• [TASK TO CARRY OUT]
Make an exact copy of the lines below.

==========

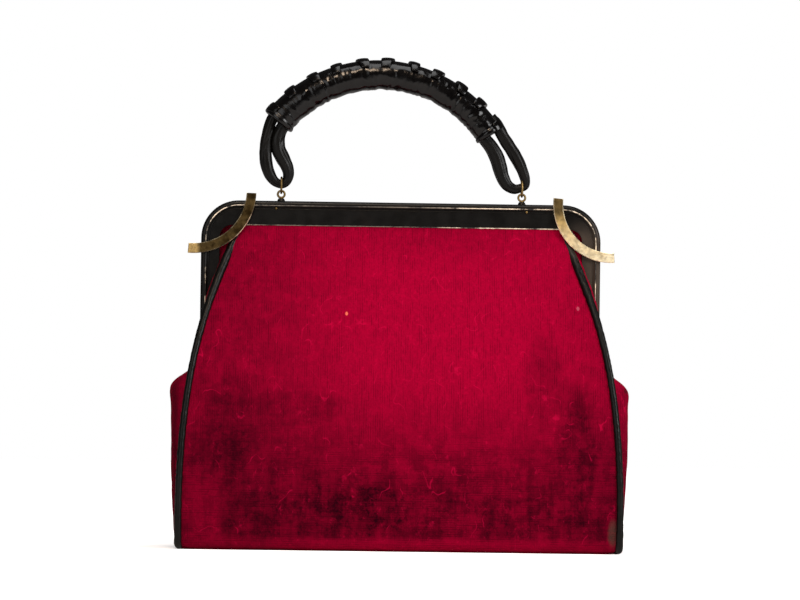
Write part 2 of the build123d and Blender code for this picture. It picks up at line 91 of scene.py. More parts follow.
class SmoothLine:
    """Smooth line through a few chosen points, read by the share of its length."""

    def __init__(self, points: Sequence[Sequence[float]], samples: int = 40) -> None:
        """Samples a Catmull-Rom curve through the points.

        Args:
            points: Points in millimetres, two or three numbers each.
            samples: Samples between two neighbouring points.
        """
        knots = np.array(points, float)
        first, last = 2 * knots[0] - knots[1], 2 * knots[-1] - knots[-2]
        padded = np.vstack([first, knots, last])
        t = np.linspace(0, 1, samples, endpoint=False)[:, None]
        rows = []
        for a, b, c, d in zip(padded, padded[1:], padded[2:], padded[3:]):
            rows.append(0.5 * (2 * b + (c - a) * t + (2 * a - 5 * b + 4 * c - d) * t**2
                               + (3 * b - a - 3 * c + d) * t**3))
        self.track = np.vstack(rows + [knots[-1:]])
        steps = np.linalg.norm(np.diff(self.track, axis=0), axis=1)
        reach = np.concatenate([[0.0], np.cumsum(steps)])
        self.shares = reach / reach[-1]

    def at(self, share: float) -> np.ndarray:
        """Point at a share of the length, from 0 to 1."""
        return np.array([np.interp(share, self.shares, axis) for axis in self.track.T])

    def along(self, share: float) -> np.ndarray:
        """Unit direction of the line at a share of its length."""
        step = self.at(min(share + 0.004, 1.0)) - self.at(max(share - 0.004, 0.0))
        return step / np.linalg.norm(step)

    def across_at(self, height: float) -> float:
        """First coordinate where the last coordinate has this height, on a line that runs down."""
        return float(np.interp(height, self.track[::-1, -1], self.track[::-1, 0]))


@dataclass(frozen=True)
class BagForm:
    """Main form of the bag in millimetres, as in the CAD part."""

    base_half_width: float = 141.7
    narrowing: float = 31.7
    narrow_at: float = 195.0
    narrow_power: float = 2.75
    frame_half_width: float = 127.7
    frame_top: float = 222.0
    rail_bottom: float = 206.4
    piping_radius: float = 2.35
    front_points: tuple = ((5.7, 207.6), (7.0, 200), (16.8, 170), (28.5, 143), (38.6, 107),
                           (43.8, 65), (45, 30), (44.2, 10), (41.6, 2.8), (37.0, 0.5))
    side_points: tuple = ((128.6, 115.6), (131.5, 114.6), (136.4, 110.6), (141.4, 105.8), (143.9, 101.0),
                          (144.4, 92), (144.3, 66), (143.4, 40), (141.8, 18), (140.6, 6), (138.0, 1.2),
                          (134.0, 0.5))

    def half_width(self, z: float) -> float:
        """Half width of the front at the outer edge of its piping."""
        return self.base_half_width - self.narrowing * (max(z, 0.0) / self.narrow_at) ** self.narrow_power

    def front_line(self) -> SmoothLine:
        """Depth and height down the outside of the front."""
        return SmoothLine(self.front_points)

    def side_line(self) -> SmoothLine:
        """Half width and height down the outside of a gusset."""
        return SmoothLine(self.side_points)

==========

• [REPLY]
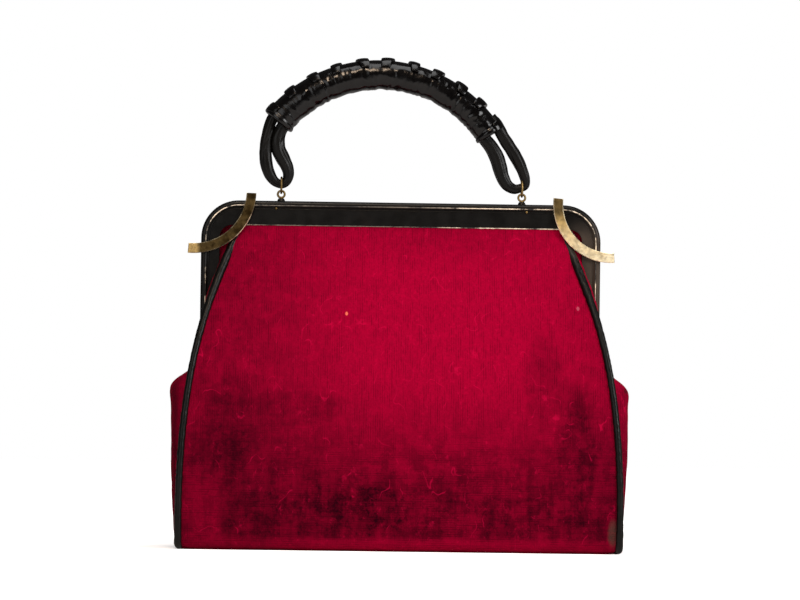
Write part 2 of the build123d and Blender code for this picture. It picks up at line 91 of scene.py. More parts follow.
class SmoothLine:
    """Smooth line through a few chosen points, read by the share of its length."""

    def __init__(self, points: Sequence[Sequence[float]], samples: int = 40) -> None:
        """Samples a Catmull-Rom curve through the points.

        Args:
            points: Points in millimetres, two or three numbers each.
            samples: Samples between two neighbouring points.
        """
        knots = np.array(points, float)
        first, last = 2 * knots[0] - knots[1], 2 * knots[-1] - knots[-2]
        padded = np.vstack([first, knots, last])
        t = np.linspace(0, 1, samples, endpoint=False)[:, None]
        rows = []
        for a, b, c, d in zip(padded, padded[1:], padded[2:], padded[3:]):
            rows.append(0.5 * (2 * b + (c - a) * t + (2 * a - 5 * b + 4 * c - d) * t**2
                               + (3 * b - a - 3 * c + d) * t**3))
        self.track = np.vstack(rows + [knots[-1:]])
        steps = np.linalg.norm(np.diff(self.track, axis=0), axis=1)
        reach = np.concatenate([[0.0], np.cumsum(steps)])
        self.shares = reach / reach[-1]

    def at(self, share: float) -> np.ndarray:
        """Point at a share of the length, from 0 to 1."""
        return np.array([np.interp(share, self.shares, axis) for axis in self.track.T])

    def along(self, share: float) -> np.ndarray:
        """Unit direction of the line at a share of its length."""
        step = self.at(min(share + 0.004, 1.0)) - self.at(max(share - 0.004, 0.0))
        return step / np.linalg.norm(step)

    def across_at(self, height: float) -> float:
        """First coordinate where the last coordinate has this height, on a line that runs down."""
        return float(np.interp(height, self.track[::-1, -1], self.track[::-1, 0]))


@dataclass(frozen=True)
class BagForm:
    """Main form of the bag in millimetres, as in the CAD part."""

    base_half_width: float = 141.7
    narrowing: float = 31.7
    narrow_at: float = 195.0
    narrow_power: float = 2.75
    frame_half_width: float = 127.7
    frame_top: float = 222.0
    rail_bottom: float = 206.4
    piping_radius: float = 2.35
    front_points: tuple = ((5.7, 207.6), (7.0, 200), (16.8, 170), (28.5, 143), (38.6, 107),
                           (43.8, 65), (45, 30), (44.2, 10), (41.6, 2.8), (37.0, 0.5))
    side_points: tuple = ((128.6, 115.6), (131.5, 114.6), (136.4, 110.6), (141.4, 105.8), (143.9, 101.0),
                          (144.4, 92), (144.3, 66), (143.4, 40), (141.8, 18), (140.6, 6), (138.0, 1.2),
                          (134.0, 0.5))

    def half_width(self, z: float) -> float:
        """Half width of the front at the outer edge of its piping."""
        return self.base_half_width - self.narrowing * (max(z, 0.0) / self.narrow_at) ** self.narrow_power

    def front_line(self) -> SmoothLine:
        """Depth and height down the outside of the front."""
        return SmoothLine(self.front_points)

    def side_line(self) -> SmoothLine:
        """Half width and height down the outside of a gusset."""
        return SmoothLine(self.side_points)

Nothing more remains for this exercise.